I feel awful for being even the slightest bit jealous/bitter about this. It makes me feel like a terrible person but tbh I just can't stand it.
Here's the story: My best friend, up until around four months ago, was exactly the same weight as me. I think we were both around the 305-310 mark. But then she started dieting and going to the gym, and at the time I kind of just shrugged it off as my bestie, god bless her, is probably the laziest person that I know -- and I'm not saying that to be nasty. This is a girl who previously would have chewed her own arm off rather than go for a five minute walk with me; who used to get me out of bed when I was living with her just to change the channel for her; who ordered taxis everywhere when walking would have been the cheaper/easier option.

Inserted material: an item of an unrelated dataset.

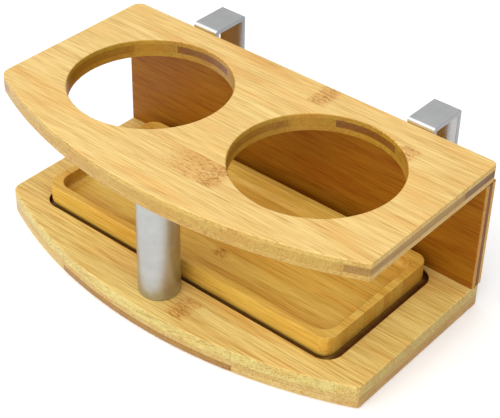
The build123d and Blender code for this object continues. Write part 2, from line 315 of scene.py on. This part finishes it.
def top_extra(T, P, col):
    """Darker blocks in the core behind the holes, and painted shade with warm bounce light on the holes' walls."""
    x, y, z = P
    core = band(T, z, 95.0, 99.7)
    blocks = T.m("MULTIPLY", band(T, T.m("ABSOLUTE", x), 42.4, 84.8), T.step(y, -31.0, -29.0))
    col = shade(T, T.m("MULTIPLY", core, blocks), col, (0.54, 0.38, 0.24))
    outer = T.m("MULTIPLY", core, T.step(T.m("ABSOLUTE", x), 126.9, 127.1))
    col = shade(T, outer, col, (0.72, 0.66, 0.62))
    col = shade(T, T.m("MULTIPLY", outer, T.step(y, 27.5, 28.5)), col, (0.54, 0.46, 0.32))
    dx = T.m("SUBTRACT", T.m("ABSOLUTE", x), 64.0)
    dy = T.m("ADD", y, 6.95)
    r = T.m("SQRT", T.m("ADD", T.m("MULTIPLY", dx, dx), T.m("MULTIPLY", dy, dy)))
    wall = T.step(r, 51.5, 50.95)
    more = T.m("MAXIMUM", band(T, x, 0.0, 21.2), band(T, x, -127.2, -106.0))
    col = shade(T, T.m("MULTIPLY", T.m("MULTIPLY", core, more), wall), col, (0.84, 0.76, 0.64))
    # painted shade: the holes' walls are painted darker and warmer, standing in for the shade and warm bounce light
    # inside the holes
    return shade(T, wall, col, (0.74, 0.62, 0.20))


def base_extra(T, P, col):
    """Painted shade in the tray's pocket: darker inside, and much darker near its wall."""
    x, y, z = P
    inx = T.m("LESS_THAN", T.m("ABSOLUTE", x), 116.7)
    iny = T.m("LESS_THAN", T.m("ABSOLUTE", T.m("ADD", y, 3.35)), 52.5)
    low = T.m("MULTIPLY", T.step(z, 15.6, 15.0), T.m("GREATER_THAN", z, 11.5))
    low = T.m("MULTIPLY", T.m("MULTIPLY", inx, iny), low)
    rim = T.m("MAXIMUM", T.step(T.m("ABSOLUTE", x), 108.0, 113.0), T.step(T.m("ABSOLUTE", T.m("ADD", y, 3.35)), 44.0, 49.0))
    # painted shade: the whole pocket (floor and lower walls) is painted darker, and much darker near its wall, for the
    # shade in the gap round and under the tray
    col = shade(T, low, col, (0.72, 0.58, 0.44))
    return shade(T, T.m("MULTIPLY", low, rim), col, (0.26, 0.15, 0.09))


# top board: three plies, 91..95 / 95..99.7 / 99.7..103 mm
SP = 21.2
T0 = 61.75
top_nodes = {-1: 25.0, -2: 96.0, -6: 31.0}
top_halo = {-1: 9.0, -2: 9.0, -6: 42.0}
top_tones = {-1: (0.99, 0.965, 0.93), -2: (1.0, 0.99, 0.98), -3: (1.0, 1.0, 1.0), -4: (1.0, 1.005, 1.02), -5: (1.0, 0.99, 0.97),
             -6: (0.985, 0.965, 0.93), -7: (1.0, 0.995, 0.98), -8: (1.0, 0.97, 0.93)}
core_tones = {}
for k, c in {-7: (0.93, 0.88, 0.80), -6: (1.02, 1.0, 0.95), -5: (1.04, 1.02, 0.95), -4: (0.98, 0.94, 0.86), -3: (1.0, 0.96, 0.88),
             -2: (0.95, 0.90, 0.80), -1: (1.0, 0.96, 0.90), 0: (0.86, 0.74, 0.60), 1: (1.04, 1.02, 0.96), 2: (0.98, 0.94, 0.87),
             3: (0.99, 0.95, 0.88), 4: (0.98, 0.94, 0.86), 5: (0.90, 0.84, 0.76), 6: (0.72, 0.60, 0.50)}.items():
    core_tones[k] = tuple(1.0 + 0.35 * (v - 1.0) for v in c)
mat_top = bamboo("bamboo_top", 0, 1, 2, [
    (95.0, "along", (-92, 63), strip_set(-92, 63, SP, T0, {}, None, None, 5), lin(226, 190, 118), 7, 0.9, SP, T0),
    (99.7, "cross", (-142, 142), strip_set(-142, 142, SP, 0.0, core_tones, None, None, 2), CORE, 3, 1.0, SP, 0.0),
    (None, "along", (-92, 63), strip_set(-92, 63, SP, T0, top_tones, top_nodes, top_halo, 0), HONEY, 1, 1.0, SP, T0),
], {"rough": (0.36, 0.46), "end": (0.72, 0.71, 0.56), "edge": (0.72, 0.70, 0.46), "coat": 0.10}, top_extra)

# base board: bottom ply 0..5, core 5..8.2, top ply 8.2..16
BP, B0 = 18.6, 9.3
base_nodes = {-5: 24.0}
base_tones = {-6: (1.0, 0.985, 0.95), -5: (0.99, 0.98, 0.96), -4: (1.0, 0.99, 0.98), -3: (0.99, 0.96, 0.90), -2: (0.97, 0.94, 0.88), -1: (0.99, 0.96, 0.92), 0: (0.98, 0.95, 0.90)}
low_tones = {-6: (0.58, 0.42, 0.22), -5: (0.98, 0.95, 0.88), -4: (0.92, 0.84, 0.74), -3: (0.90, 0.80, 0.66), -2: (0.86, 0.74, 0.58), -1: (0.90, 0.80, 0.68),
             0: (0.84, 0.72, 0.56), 1: (0.92, 0.82, 0.70), 2: (0.86, 0.76, 0.62)}
mat_base = bamboo("bamboo_base", 0, 1, 2, [
    (5.0, "along", (-92, 63), strip_set(-92, 63, BP, B0, low_tones, None, None, 11), lin(228, 192, 120), 13, 1.0, BP, B0),
    (8.2, "cross", (-142, 142), strip_set(-142, 142, SP, 6.0, {}, None, None, 4), lin(222, 184, 112), 17, 1.0, SP, 6.0),
    (None, "along", (-92, 63), strip_set(-92, 63, BP, B0, base_tones, base_nodes, None, 1), lin(230, 204, 124), 19, 1.25, BP, B0),
], {"rough": (0.38, 0.48), "end": (0.68, 0.69, 0.60), "edge": (0.82, 0.90, 0.92), "coat": 0.08}, base_extra)

# back panel: grain along X, strips stacked in Z, plies through Y (front face y = 51.75)
# painted shade: the 'face' tint paints the whole panel much darker and more orange, standing in for the shade under the
# top board and the dim light behind the panel
mat_panel = bamboo("bamboo_panel", 0, 2, 1, [
    (55.0, "along", (15, 92), strip_set(15, 92, 19.4, 16.0, {}, None, None, 21), lin(206, 160, 84), 23, 1.6, 19.4, 16.0),
    (58.4, "cross", (-142, 142), strip_set(-142, 142, SP, 11.0, {6: (0.55, 0.45, 0.42)}, None, None, 22), lin(172, 134, 88), 29, 1.0, SP, 11.0),
    (None, "along", (15, 92), strip_set(15, 92, 19.4, 16.0, {}, None, None, 24), lin(216, 176, 104), 31, 1.0, 19.4, 16.0),
], {"rough": (0.40, 0.50), "end": (0.88, 0.86, 0.84), "face": (0.56, 0.40, 0.09), "coat": 0.0, "spec": 0.15})

# tray: narrow strips along X, carved from one laminated block
tray_y0 = -3.35 - 49.5
widths = [5.4, 7.2, 6.1, 6.8, 7.9, 5.6, 6.4, 7.4, 5.9, 6.9, 6.2, 7.7, 6.0, 7.1, 6.4]
tray_tones = [(1.0, 0.97, 0.86), (1.03, 1.06, 1.10), (0.95, 0.88, 0.74), (1.0, 1.0, 0.98), (1.04, 1.08, 1.14), (0.96, 0.90, 0.78), (1.0, 0.98, 0.92), (1.03, 1.05, 1.08),
              (0.93, 0.86, 0.72), (1.0, 1.0, 1.0), (1.02, 1.04, 1.08), (0.95, 0.90, 0.80), (1.01, 1.0, 0.96), (0.97, 0.92, 0.84), (1.02, 1.04, 1.05)]
ts, y = [], tray_y0 - 0.5
for i, wd in enumerate(widths):
    ts.append((y, tray_tones[i], {4: 7.0}.get(i), 6.0))
    y += wd
mat_tray = bamboo("bamboo_tray", 0, 1, 2, [
    (None, "along", (tray_y0 - 0.5, tray_y0 + 101), ts, lin(225, 187, 88), 37, 1.0, None, 0.0),
], {"rough": (0.36, 0.46), "end": (0.70, 0.62, 0.44), "coat": 0.08, "spec": 0.30})

# dowel pins: pale birch, grain along the pin
mat_dowel, T, b = material("dowel_wood")
P = object_mm(T)
f1 = T.noise(T.vec(T.m("MULTIPLY", P[0], 1 / 0.7), T.m("MULTIPLY", P[1], 1 / 0.7), T.m("MULTIPLY", P[2], 1 / 18.0)), detail=3.0, rough=0.6)
T.put(b.inputs["Base Color"], T.ramp(f1, [(0.3, lin(206, 172, 122)), (0.7, lin(232, 206, 164))]))
b.inputs["Roughness"].default_value = 0.62
T.put(b.inputs["Normal"], T.bump(f1, 0.00008, 0.5))


# ------------------------------------------------------------------ metals
def metal(name, colour, rough, brushed=None, brush_depth=0.3, mottle=0.04, cut=None):
    """brushed: mm along which the lines run on (x, y, z); long = along the line."""
    m, T, b = material(name)
    P = object_mm(T)
    lines = T.noise(T.vec(*[T.m("MULTIPLY", P[i], 1.0 / brushed[i]) for i in range(3)]), detail=3.0, rough=0.7)
    cloud = T.noise(T.vec(*[T.m("MULTIPLY", P[i], 1.0 / 11.0) for i in range(3)]), detail=3.0, rough=0.6)
    grit = T.noise(T.vec(*[T.m("MULTIPLY", P[i], 1.0 / 0.6) for i in range(3)]), detail=2.0, rough=0.6)
    c = T.mix(T.step(cloud, 0.35, 0.65), tuple(x * (1 - mottle) for x in colour), tuple(min(x * (1 + mottle), 1) for x in colour))
    c = T.mix(T.m("MULTIPLY", T.step(lines, 0.52, 0.72), 0.35), c, T.mix(1.0, c, (0.86, 0.86, 0.87), "MULTIPLY"))
    if cut is not None:                                   # sheared edges of the strap are duller
        g = T.new("ShaderNodeNewGeometry")
        vt = T.new("ShaderNodeVectorTransform", vector_type="NORMAL", convert_from="WORLD", convert_to="OBJECT")
        T.put(vt.inputs[0], g.outputs["True Normal"])
        sheared = T.step(T.m("ABSOLUTE", T.split(vt.outputs[0])[cut]), 0.70, 0.90)
        c = T.mix(sheared, c, T.mix(1.0, c, (0.42, 0.42, 0.43), "MULTIPLY"))
    T.put(b.inputs["Base Color"], c)
    b.inputs["Metallic"].default_value = 1.0
    r = T.m("ADD", T.mixf(T.step(cloud, 0.3, 0.7), rough[0], rough[1]), T.m("MULTIPLY", T.m("SUBTRACT", lines, 0.5), 0.10))
    T.put(b.inputs["Roughness"], r)
    h = T.m("ADD", T.m("MULTIPLY", lines, 0.7), T.m("MULTIPLY", grit, 0.3))
    T.put(b.inputs["Normal"], T.bump(h, 0.00004, brush_depth))
    return m


mat_post = metal("post_satin_aluminium", (0.47, 0.475, 0.465), (0.34, 0.42), brushed=(0.35, 0.35, 9.0), brush_depth=0.35, mottle=0.05)
mat_hook = metal("hook_polished_steel", (0.74, 0.74, 0.74), (0.13, 0.20), brushed=(0.30, 14.0, 14.0), brush_depth=0.16, mottle=0.03, cut=0)
mat_screw = metal("screw_steel", (0.56, 0.56, 0.57), (0.22, 0.32), brushed=(0.5, 0.5, 0.5), brush_depth=0.2, mottle=0.06)

table = {"top_board": mat_top, "base_board": mat_base, "back_panel": mat_panel, "lift_tray": mat_tray,
         "support_post": mat_post, "hook_left": mat_hook, "hook_right": mat_hook, "panel_dowels": mat_dowel}
for n, o in N.items():
    o.data.materials.clear()
    o.data.materials.append(table.get(n, mat_screw))

# ------------------------------------------------------------------ stage
bpy.ops.mesh.primitive_plane_add(size=9, location=(0, 0, -0.0004))
floor = bpy.context.object
floor.name = "floor"
mf, T, b = material("floor_white")
b.inputs["Base Color"].default_value = (0.93, 0.93, 0.93, 1)
b.inputs["Roughness"].default_value = 0.95
b.inputs["Specular IOR Level"].default_value = 0.0
b.inputs["Emission Color"].default_value = (1, 1, 1, 1)
b.inputs["Emission Strength"].default_value = 0.12
floor.data.materials.append(mf)

# camera: the photograph's viewing angle
az, el, ro = math.radians(39.51), math.radians(36.92), math.radians(1.35)
back = Vector((math.sin(az) * math.cos(el), -math.cos(az) * math.cos(el), math.sin(el)))
right = Vector((math.cos(az), math.sin(az), 0))
up = back.cross(right)
r2 = math.cos(ro) * right + math.sin(ro) * up
u2 = -math.sin(ro) * right + math.cos(ro) * up
cam = bpy.data.cameras.new("camera")
co = bpy.data.objects.new("camera", cam)
bpy.context.collection.objects.link(co)
co.matrix_world = Matrix(((r2.x, u2.x, back.x, 0.43645), (r2.y, u2.y, back.y, -0.57831 + 0.06175), (r2.z, u2.z, back.z, 0.54322), (0, 0, 0, 1)))
cam.sensor_width = 36
cam.lens = 1375.93 * 36 / 500
cam.clip_end = 50
scene = bpy.context.scene
scene.camera = co
scene.view_settings.view_transform = "Standard"
scene.view_settings.look = "None"

# soft studio light: from overhead and the front, dim behind
world = bpy.data.worlds.new("studio")
scene.world = world
world.use_nodes = True
W = Tree(world.node_tree)
world.node_tree.nodes.clear()
wo = W.new("ShaderNodeOutputWorld")
d = W.split(W.new("ShaderNodeTexCoord").outputs["Generated"])
top = W.step(d[2], 0.05, 0.9)
left = W.step(W.m("ADD", W.m("MULTIPLY", d[0], -0.80), W.m("MULTIPLY", d[1], -0.60)), 0.0, 0.9)
behind = W.step(d[1], 0.1, 0.9)
lev = W.m("ADD", W.m("MULTIPLY", top, 0.60), W.m("MULTIPLY", left, 0.10))
front = W.step(W.m("ADD", W.m("MULTIPLY", d[1], -0.80), W.m("MULTIPLY", d[2], 0.60)), 0.2, 1.0)
lev = W.m("ADD", lev, W.m("MULTIPLY", front, 0.45))
lev = W.m("SUBTRACT", W.m("ADD", lev, 0.44), W.m("MULTIPLY", behind, 0.26))
bg = W.new("ShaderNodeBackground")
bg.inputs[0].default_value = (0.985, 0.992, 1.0, 1)
W.put(bg.inputs[1], lev)
white = W.new("ShaderNodeBackground")
white.inputs[0].default_value = (1, 1, 1, 1)
white.inputs[1].default_value = 1.1
lp = W.new("ShaderNodeLightPath")
ms = W.new("ShaderNodeMixShader")
W.put(ms.inputs[0], lp.outputs["Is Camera Ray"])
W.put(ms.inputs[1], bg.outputs[0])
W.put(ms.inputs[2], white.outputs[0])
W.put(wo.inputs[0], ms.outputs[0])


def area(name, loc, target, size, power, col=(1, 1, 1)):
    l = bpy.data.lights.new(name, "AREA")
    l.size = size
    l.energy = power
    l.color = col
    o = bpy.data.objects.new(name, l)
    bpy.context.collection.objects.link(o)
    o.location = loc
    o.rotation_euler = (Vector(target) - Vector(loc)).to_track_quat("-Z", "Y").to_euler()


area("key_top", (0.15, -0.75, 1.2), (0, 0, 0.05), 1.7, 5.0, (1.0, 0.985, 0.96))
area("fill_left", (-1.1, -0.9, 0.75), (0, 0, 0.05), 0.7, 1.5, (0.97, 0.985, 1.0))
area("fill_front", (0.3, -1.6, 0.75), (0, 0, 0.05), 0.9, 2.0, (1.0, 0.99, 0.97))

But this time she really stuck to it, and I hate to admit it, but I was surprised (I would never say this to her. I've only ever been supportive of her weight loss). She's insinuated that she's now around 255 pounds, which I'm not too sure about, but still. She does look like she's lost a significant amount of weight.
Her showing me up made me feel like a failure about my own weight and now all I want is for us to be on the same page again re. our weight. Of course I'd be doing this anyway, my reasons for wanting to lose have nothing to do with her, but it feels like we were closer when we both weighed the same.
Has this ever happened to any of you? Do you think I'm awful for being jealous of her success?